Quizás una de las características más consagradas y aceptadas de la democracia representativa consiste en la posibilidad siempre existente de la alternancia. No necesariamente de su consumación, desde luego: en Suecia y en la India, por ejemplo, un solo partido ejerció el poder durante decenios, pero nunca desapareció la posibilidad de que lo perdiera, como en efecto ocurrió. El corolario de la alternancia —lo contrario de un proceso revolucionario— reside por fuerza en la posibilidad de revertir las decisiones, las medidas, el programa de un gobierno, cuando los votantes eligen a otro. La opción de revertir por otro gobierno lo que un gobierno realizó con anterioridad constituye la esencia de la alternancia y de la democracia representativa.
A unos les pueden gustar las políticas públicas de Lula y del Partido de los Trabajadores en Brasil, o de Obama y los Demócratas en Estados Unidos. Sus gobiernos pueden intentar afianzarlas lo más posible dentro de la ley. Pero si los votantes eligen a un Bolsonaro o a un Trump, quienes claramente anunciaron que cancelarían las realizaciones de sus predecesores, ni modo: van para atrás. Lo único que no va para atrás es la revolución, o el socialismo del siglo veintiuno, o todo el poder a los soviets.
López Obrador anunció el domingo que necesita un año más para lograr que la llamada Cuarta Transformación se vuelva irreversible; para que nunca más México regrese al neoliberalismo, al racismo, a la corrupción, al elitismo, etc. El problema es qué pasa si electores mexicanos —el pueblo sabio— se equivocan —se vuelve un pueblo tonto— y votan por adentrarse de nuevo en ese infierno que comenzó en 1982. En muchos países muchos pueblos se han equivocado, muchas veces. Tal vez no se dieron cuenta de inmediato, pero el dilema con celebrar elecciones es que un demagogo —Hitler, Trump, Chávez, Bolsonaro— puede venderle a distintos pueblos en distintos países, una gran cantidad de cuentas de vidrio. Y entonces, ¿qué hacemos?
Intentar imprimirle un sello irreversible a las llamadas transformaciones de AMLO delata un pensamiento a la vez revolucionario y autoritario. Revolucionario porque pretende hacer definitivo lo que debe ser pasajero: un programa contra la pobreza que puede o no funcionar; un sistema de salud o de educación funcional para un nivel de desarrollo, no para otro; un esquema electoral de transición; una reforma del Estado deseable para unos, detestable para otros. Autoritario porque se trata de evitar que se modifique lo hecho; ya se decidió una vez, y no hay motivo para cambiar de opinión.

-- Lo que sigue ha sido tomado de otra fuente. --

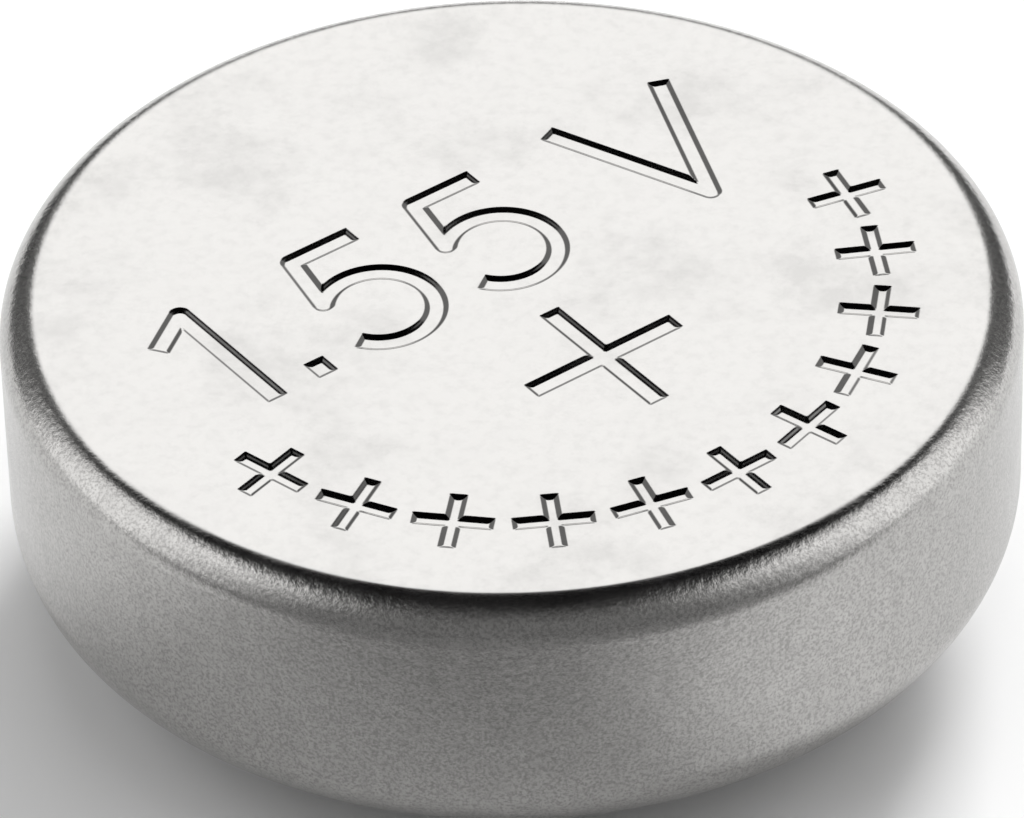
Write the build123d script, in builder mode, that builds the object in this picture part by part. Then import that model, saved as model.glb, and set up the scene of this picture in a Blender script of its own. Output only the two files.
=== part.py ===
"""Silver oxide button cell, 6.8 mm in diameter, standing on its negative cap.

Millimetres. +Z is up and runs through the middle of the cell. The origin is the centre of the
negative cap's flat face, which the cell stands on. The positive can's flat base is uppermost.

The cell is a crimped stack. From the top down: the can's base, the cathode pellet with its support
ring, the barrier membrane, the absorbent disc, and the anode gel in the cap. The gasket lines the
can's wall, stands the cap's folded rim off it, and is squeezed under the can's crimped mouth.
"""

import os
from math import cos, radians, sin

from build123d import *

# Overall
cell_diameter = 6.80
cell_height = 2.45

# Positive can: plated steel cup
can_thickness = 0.20
shoulder_radius = 0.27  # outside, between the base and the wall
crimp_radius = 0.50  # outside, between the wall and the cone of the crimp
crimp_slope = 38.7  # degrees from the horizontal
crimp_width = 0.60  # how far the crimp reaches in from the wall
mouth_height = 0.26  # the can's mouth above the cap's face

# Gasket: moulded nylon ring
gasket_thickness = 0.15
gasket_proud = 0.05  # how far it shows past the can's mouth
gasket_foot = 0.15  # between the cap's rim and the absorbent disc

# Negative cap: drawn cup with a folded rim
cap_thickness = 0.15
cap_bend_radius = 0.20  # middle of the sheet
cap_clearance = 0.06  # between the cap's wall and the gasket's lip
fold_gap = 0.04  # between the two leaves of the folded rim

# Stack
cathode_thickness = 0.62
cathode_edge_radius = 0.12
barrier_thickness = 0.06
absorbent_thickness = 0.17
separator_clearance = 0.05  # between the separators and the can's wall
ring_thickness = 0.15  # support ring, an L in section
ring_width = 0.70
ring_height = 0.42

# Marks stamped into the can's base
mark_depth = 0.02
mark_stroke = 0.16
mark_angle = 36  # degrees, the direction in which the rating reads
rating_height = 1.20
plus_size = 1.20
plus_place = (0.60, -0.76)
rim_mark_size = 0.54
rim_mark_stroke = 0.12
rim_mark_count = 11
rim_mark_start = -130  # degrees
rim_mark_sweep = 152  # degrees
rim_mark_margin = 0.68  # from the rim marks' centres to the edge of the flat base

# Places that follow from the sizes above
can_radius = cell_diameter / 2
can_inner = can_radius - can_thickness
flat_radius = can_radius - shoulder_radius
wall_top = cell_height - shoulder_radius
mouth_radius = can_radius - crimp_width
base_inside = cell_height - can_thickness
cathode_bottom = base_inside - cathode_thickness
barrier_bottom = cathode_bottom - barrier_thickness
absorbent_bottom = barrier_bottom - absorbent_thickness
rim_top = absorbent_bottom - gasket_foot
slope_sin = sin(radians(crimp_slope))
slope_cos = cos(radians(crimp_slope))
cone_reach = mouth_radius * slope_sin - mouth_height * slope_cos
bend_axis = can_radius - crimp_radius
bend_height = (bend_axis * slope_sin + crimp_radius - cone_reach) / slope_cos
cap_inset = can_thickness + gasket_thickness
cap_half = cap_thickness / 2
cap_radius = mouth_radius - cap_inset * slope_sin - gasket_proud * slope_cos - cap_clearance
skirt_outer = can_inner - gasket_thickness
fold_radius = cap_thickness + fold_gap / 2
fold_axis = skirt_outer - fold_radius
skirt_inner = fold_axis - fold_radius
fold_middle = fold_radius - cap_half  # from the fold's axis to the middle of either leaf
separator_radius = can_inner - separator_clearance
ring_outer_wall = can_inner - ring_thickness


def cone_height(radius, inset):
    """Height at a radius of the cone that lies inset from the outside of the crimp."""
    return (radius * slope_sin - cone_reach + inset) / slope_cos


def mouth_point(inset, proud=0.0):
    """Point inset from the outside of the can's cut edge, and carried past that edge by proud."""
    radius = mouth_radius - inset * slope_sin - proud * slope_cos
    height = mouth_height + inset * slope_cos - proud * slope_sin
    return radius, height


def bend_point(inset):
    """Where the bend runs into the cone, on the surface that lies inset from the outside."""
    bend = crimp_radius - inset
    return bend_axis + bend * slope_sin, bend_height - bend * slope_cos


def in_rating(points):
    """Points given in units of the rating's height."""
    return [(x * rating_height, y * rating_height) for x, y in points]


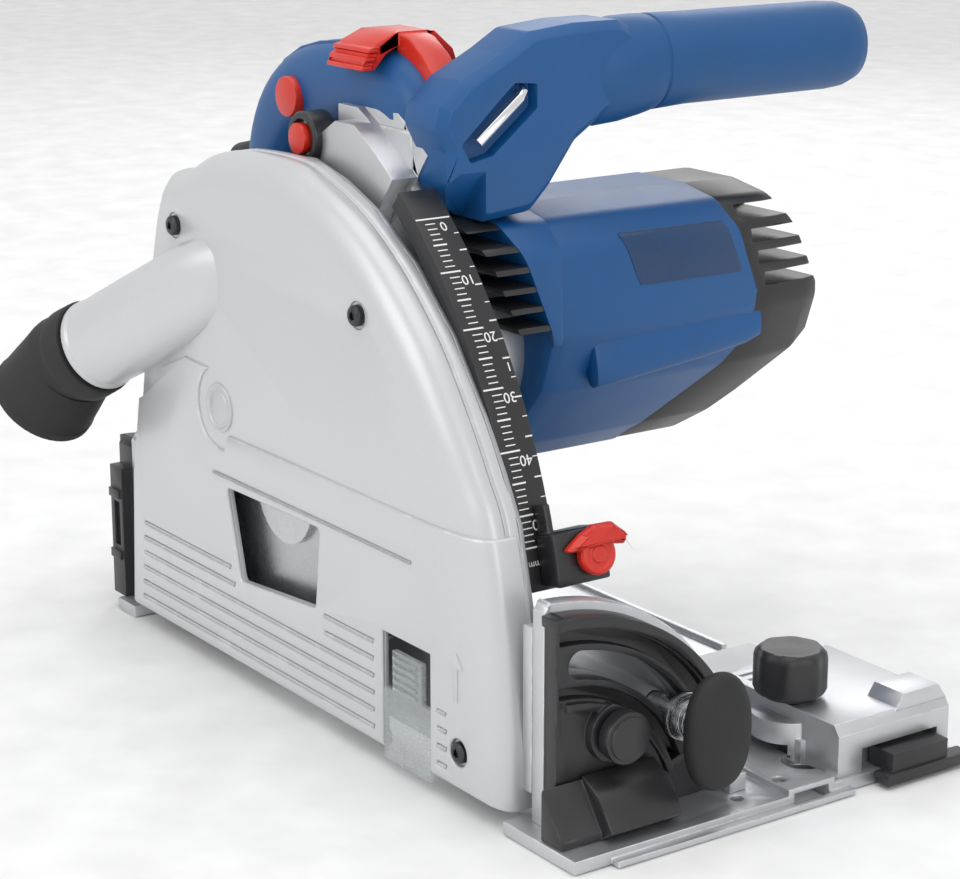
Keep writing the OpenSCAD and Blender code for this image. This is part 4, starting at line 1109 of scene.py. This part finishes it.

Decía Javier Tello en La hora de opinar que la irreversibilidad no implica autoritarismo alguno, porque en seis años AMLO busca transformar al mexicano de tal suerte que ya no querrá volver hacia atrás. Es decir, el dilema es inexistente: no es necesaria la posibilidad de revertir la 4T porque los mexicanos también se transformarán al grado que esa opción resultará redundante. El mexicano nuevo no deseará regresar al neoliberalismo, y por lo tanto no requerirá de la oportunidad de hacerlo. Confieso que en mi antigua regla de cálculo no alcanzo a determinar cuantos años se necesitan para cambiar a un pueblo, o para crear un mexicano nuevo. Creo que más de un sexenio.